Recreational Locker Rooms, Restrooms More Refined

By Kellye Whitney

It won't all be hearts and flowers, however. Planning improvements and making changes can present some new challenges and risks for facilities management. For instance, cabanas are larger than typical locker rooms, so planners must know how many to build to avoid slow-down as people move through them. Also, these individual rooms may need some monitoring to avoid inappropriate behavior. Facilities likely should develop policies and procedures to help minimize these kinds of risks.

"The upside is because everyone's going through the common space, these are a lot safer than before when you had alcoves with lockers and dead ends and things," Bouck said. "Sometimes it was easy for thieves to break into lockers. In this more open situation that's very difficult because everyone's walking through, so you have policing by the participants."

Further, space planning, humidity controls and other more tactical concerns are critical, especially when the locker room is attached to a pool.

"The mechanical system needs to be designed so that the natatorium or the pool area is the most negative space in the building," McDonald said. "The next negative pressure would be the locker rooms. The fitness and dry use areas of the building should be under a slightly positive pressure. That way you're constantly drawing a little bit of dry air into your locker room and out into the pool, which is then dehumidifying or exhausting that air. If the opposite happens where moist, humid warm air from the pool comes into the locker room, you experience the chlorine smell, and the humidity can damage fixtures and surfaces and things like that."

McDonald said clients increasingly ask for more elbow room in a locker room, which might mean maintaining ample clearance between the front of the vanity counter and wall or the nearest obstruction behind so that people can stand comfortably at the vanity and have people circulate easily behind them.

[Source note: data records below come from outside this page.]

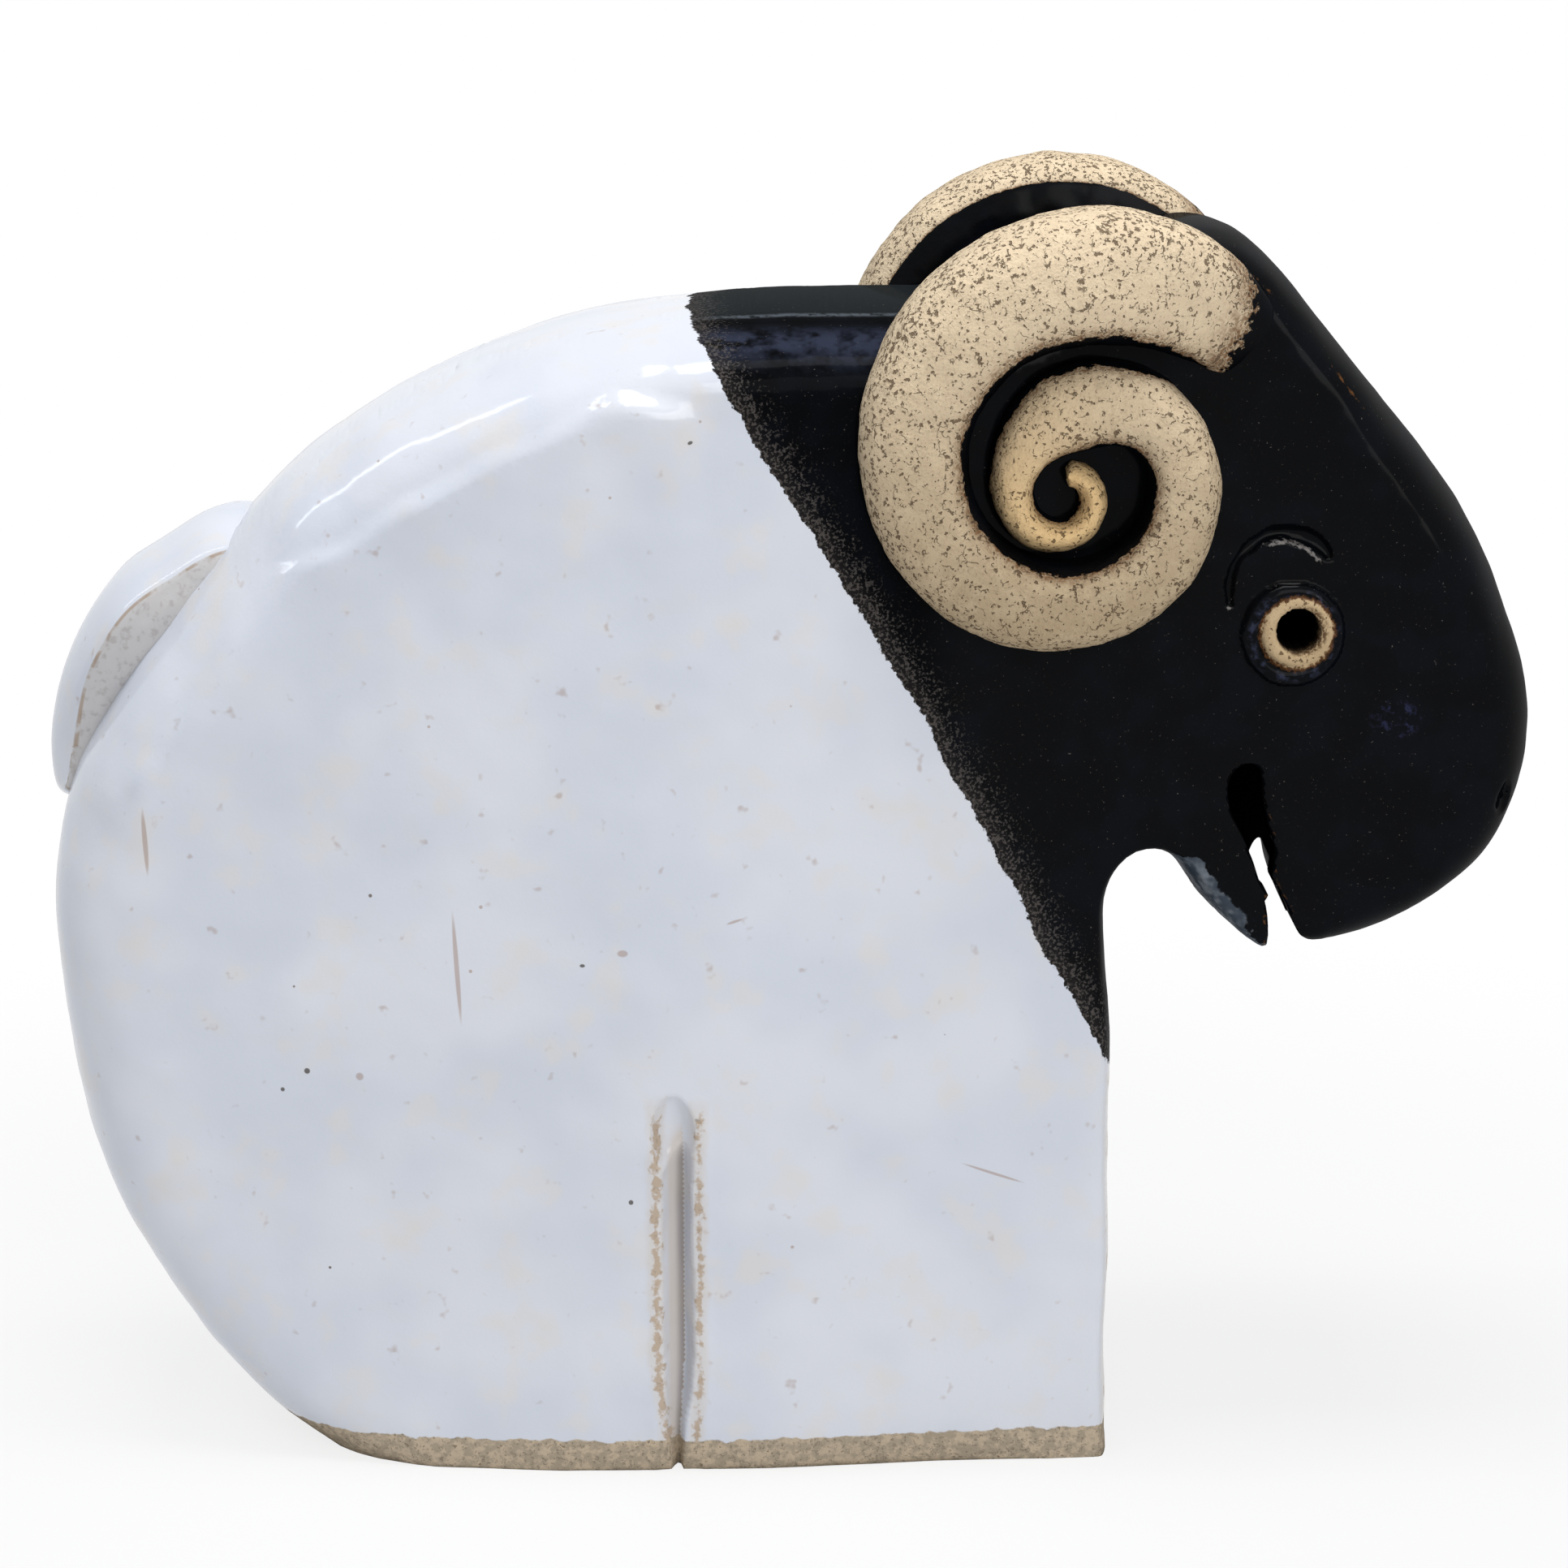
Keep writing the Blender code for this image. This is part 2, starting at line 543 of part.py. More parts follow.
def build():
    """Make the ram and the shapes that are joined to it or cut from it."""
    for item in list(bpy.data.objects):
        bpy.data.objects.remove(item)
    figurine = bpy.data.collections.new("ram_figurine")
    tools = bpy.data.collections.new("cutters")
    for collection in (figurine, tools):
        bpy.context.scene.collection.children.link(collection)

    loop = smooth_loop(np.array(OUTLINE) * MM, OUTLINE_PITCH)
    ram = cushion("ram", loop, slab_half_thickness, EDGE_POWER, EDGE_RINGS, FACE_PITCH, figurine)
    ram.data.materials.append(clay())

    cavity_loop = inset_loop(smooth_loop(np.array(OUTLINE) * MM, CAVITY_PITCH), WALL)
    cavity = cushion(
        "cavity", cavity_loop, lambda points: slab_half_thickness(points) - WALL,
        EDGE_POWER, CAVITY_EDGE_RINGS, CAVITY_FACE_PITCH, tools)
    boolean(cavity, base_cutter("cavity_floor", WALL, tools), "DIFFERENCE")

    tail_loop = smooth_loop(np.array(TAIL_OUTLINE) * MM, TAIL_PITCH)
    tail = cushion(
        "tail", tail_loop, lambda points: np.full(len(points), TAIL_HALF_THICKNESS),
        TAIL_EDGE_POWER, EDGE_RINGS, TAIL_FACE_PITCH, tools)
    joined = [tail]
    outside = BODY_HALF_THICKNESS + CUT_MARGIN
    near_mouth = mouth_cutter("near_mouth_cut", MOUTH_OUTLINE, -outside, MOUTH_OVERLAP, tools)
    far_mouth = mouth_cutter("far_mouth_cut", FAR_MOUTH_OUTLINE, -MOUTH_OVERLAP, outside, tools)
    cuts = [base_cutter("base_cut", 0, tools), cavity, near_mouth, far_mouth, pupil_cutter(tools)]
    cheek = face_height(loop, *EYE_CENTRE)
    for side in (-1, 1):
        place = "far" if side > 0 else "near"
        joined.append(horn(side, tools))
        joined.append(eye_ring(f"eye_lip_{place}", EYE_LIP_RADIUS, EYE_LIP_THICKNESS, side, cheek, tools))
        raised = cheek + EYE_RING_RAISE
        joined.append(eye_ring(f"eye_ring_{place}", EYE_RING_RADIUS, EYE_RING_THICKNESS, side, raised, tools))
        cuts.append(groove_cutter(loop, side, tools))
        cuts.append(brow_cutter(loop, side, tools))
        cuts.append(nostril_cutter(loop, side, tools))
    for tool in joined:
        boolean(ram, tool, "UNION")
        weld(ram)
    for tool in cuts:
        boolean(ram, tool, "DIFFERENCE")
        weld(ram)
    for tool in tools.objects:
        tool.hide_render = True
        tool.display_type = "WIRE"

    for mesh in (ram.data, *(tool.data for tool in tools.objects)):
        mesh.shade_smooth()
        mesh.set_sharp_from_angle(angle=SHARP_ANGLE)


build()
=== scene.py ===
"""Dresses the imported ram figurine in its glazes, its raw clay and its handmade unevenness.

Measures are millimetres until a mesh is placed. The ram looks along +X, and its near side is -Y. The body
with the head, the tail and the two horns are modelled here in a finer form, and together they stand for the
CAD node "ram", which is one fired piece.
"""

import logging
import math
from dataclasses import dataclass
from enum import Enum

import bmesh
import bpy
import numpy as np
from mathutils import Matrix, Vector
from mathutils.geometry import delaunay_2d_cdt

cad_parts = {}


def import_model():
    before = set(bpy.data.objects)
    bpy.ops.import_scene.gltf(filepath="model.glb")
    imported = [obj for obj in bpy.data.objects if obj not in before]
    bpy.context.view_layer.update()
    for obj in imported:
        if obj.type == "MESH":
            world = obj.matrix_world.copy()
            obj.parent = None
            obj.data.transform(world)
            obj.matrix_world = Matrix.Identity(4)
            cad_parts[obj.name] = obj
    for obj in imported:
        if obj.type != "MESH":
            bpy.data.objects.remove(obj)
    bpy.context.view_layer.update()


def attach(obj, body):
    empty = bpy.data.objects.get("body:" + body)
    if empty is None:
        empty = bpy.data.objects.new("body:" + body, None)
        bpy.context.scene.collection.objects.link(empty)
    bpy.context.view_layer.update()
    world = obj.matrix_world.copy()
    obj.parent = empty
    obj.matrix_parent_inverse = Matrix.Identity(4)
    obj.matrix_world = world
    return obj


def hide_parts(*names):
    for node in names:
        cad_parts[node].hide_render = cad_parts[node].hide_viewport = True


MM = 0.001
NODE = "ram"
BODY = "root"
LOG = logging.getLogger("ram_scene")

Points = np.ndarray
Colour = tuple[float, float, float, float]


class Side(Enum):
    """Side of the ram, as the sign of y."""

    NEAR = -1
    FAR = 1


class Fineness(Enum):
    """Spacing of the mesh's points, in millimetres."""

    PLAIN = 1.15
    EDGE = 0.9
    DETAIL = 0.42


def smooth_rise(low: float, high: float, value: Points) -> Points:
    """Rise smoothly from 0 at low to 1 at high."""
    share = np.clip((value - low) / (high - low), 0, 1)
    return share * share * (3 - 2 * share)


def paint(red: int, green: int, blue: int) -> Colour:
    """Linear colour of a paint given by its screen values from 0 to 255.

    Args:
        red: Red.
        green: Green.
        blue: Blue.

    Returns:
        The colour, with full cover.
    """
    def linear(value: int) -> float:
        share = value / 255
        return share / 12.92 if share <= 0.04045 else ((share + 0.055) / 1.055) ** 2.4

    return linear(red), linear(green), linear(blue), 1.0


@dataclass(frozen=True)
class Unevenness:
    """Smooth random heights over a plane, as a hand leaves them in clay.

    Attributes:
        size: Width of a lump.
        seed: Choice of the pattern.
    """

    size: float
    seed: int
    lattice: int = 64

    def heights(self, across: Points, up: Points) -> Points:
        """Heights of about -1 to 1.

        Args:
            across: First coordinate of each spot.
            up: Second coordinate of each spot.

        Returns:
            One height for each spot.
        """
        grid = np.random.default_rng(self.seed).uniform(-1, 1, (self.lattice, self.lattice))
        u, v = np.asarray(across) / self.size, np.asarray(up) / self.size
        column, row = np.floor(u).astype(int), np.floor(v).astype(int)
        right, top = smooth_rise(0, 1, u - column), smooth_rise(0, 1, v - row)

        def corner(step_u: int, step_v: int) -> Points:
            return grid[(column + step_u) % self.lattice, (row + step_v) % self.lattice]

        low = corner(0, 0) * (1 - right) + corner(1, 0) * right
        high = corner(0, 1) * (1 - right) + corner(1, 1) * right
        return low * (1 - top) + high * top


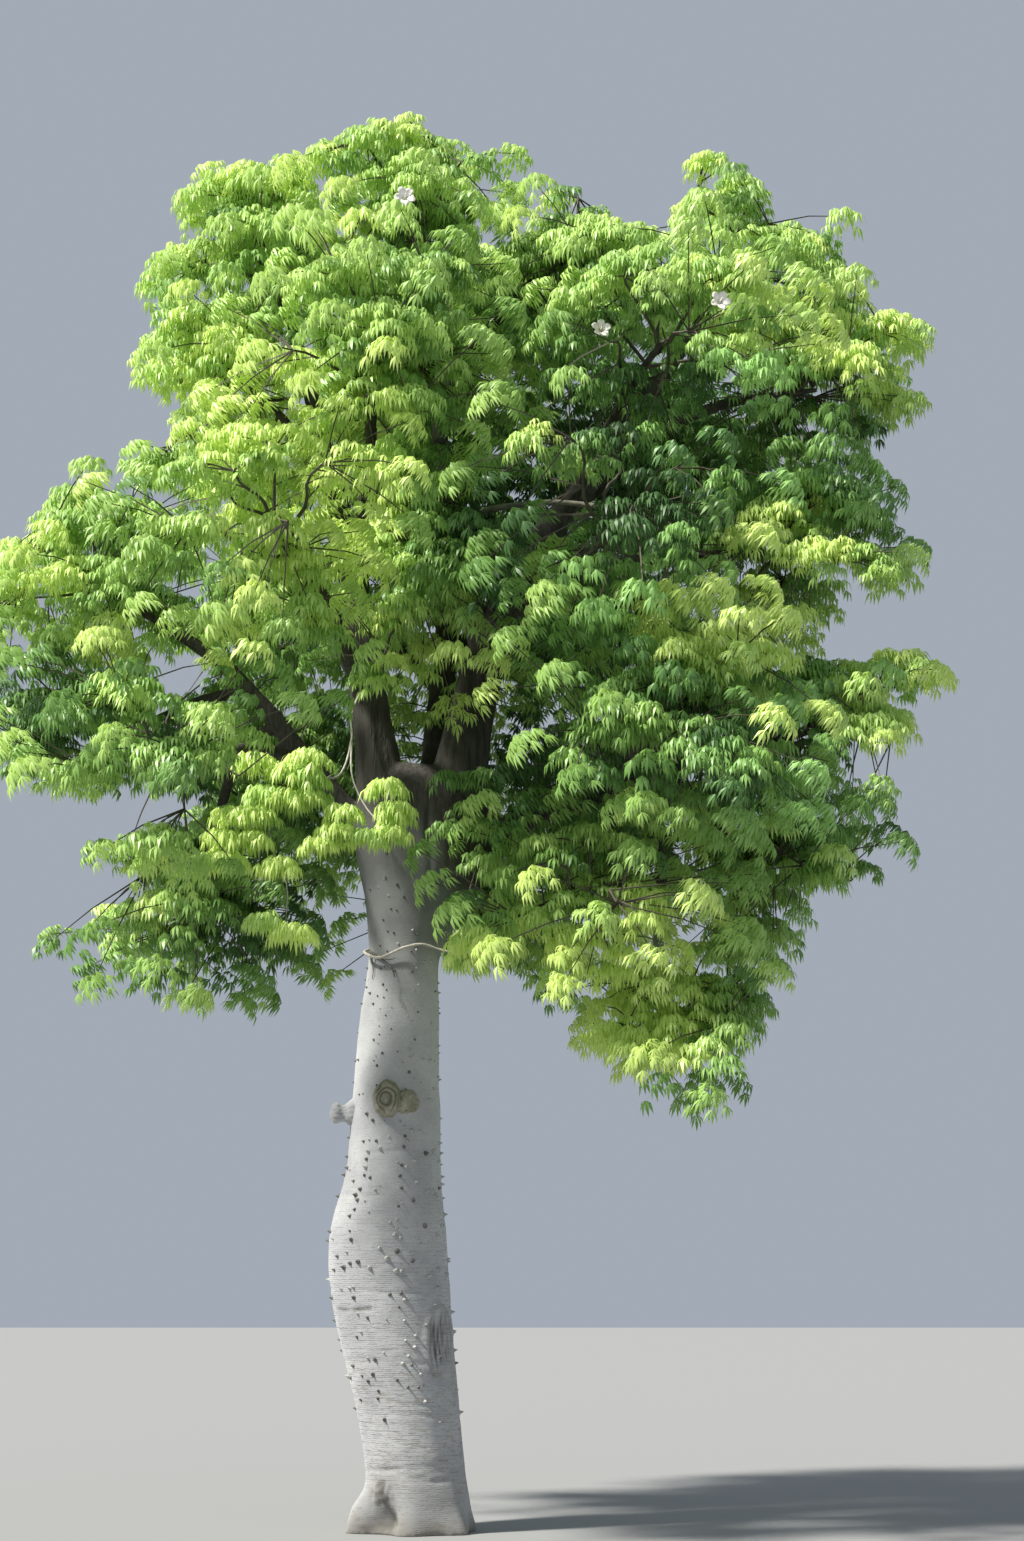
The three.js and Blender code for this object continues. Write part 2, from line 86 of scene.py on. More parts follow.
# %% [markdown]
# A pale, plain floor catches the shadow.
# %% Floor
bpy.ops.mesh.primitive_plane_add(size=160, location=(0, 20, 0))
floor = bpy.context.object
floor.name = "floor"
floor_finish = bpy.data.materials.new("pale_floor")
floor_finish.use_nodes = True
floor_finish.node_tree.nodes["Principled BSDF"].inputs["Base Color"].default_value = (0.27, 0.274, 0.275, 1)
floor_finish.node_tree.nodes["Principled BSDF"].inputs["Roughness"].default_value = 0.9
floor.data.materials.append(floor_finish)

# %% [markdown]
# One large soft lamp stands for the sun: high, well to the left and somewhat to the front, so the trunk's
# left is bright and its right falls into shade. An even, pale sky fills the shadows.
# %% Light
bpy.ops.object.light_add(type="SUN", location=(-12, -5, 15))
key_light = bpy.context.object
key_light.name = "key_light"
key_light.data.energy = 7.1
key_light.data.angle = math.radians(5)
key_light.data.color = (1.0, 0.96, 0.88)
TO_SUN = Vector((-0.58, -0.32, 0.75)).normalized()
key_light.rotation_euler = TO_SUN.to_track_quat("Z", "Y").to_euler()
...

"Also, typically, men require a few more lavatories because they're shaving and need more sink space, whereas the women are prepping in front of the mirrors so they need more vanity and counter space, and then don't forget the full-length mirror in both locker rooms," he said.

Today, many clients don't want doors on restrooms, which means that air ventilation systems have to be up to snuff to ensure no sounds or smells make their way into the facility.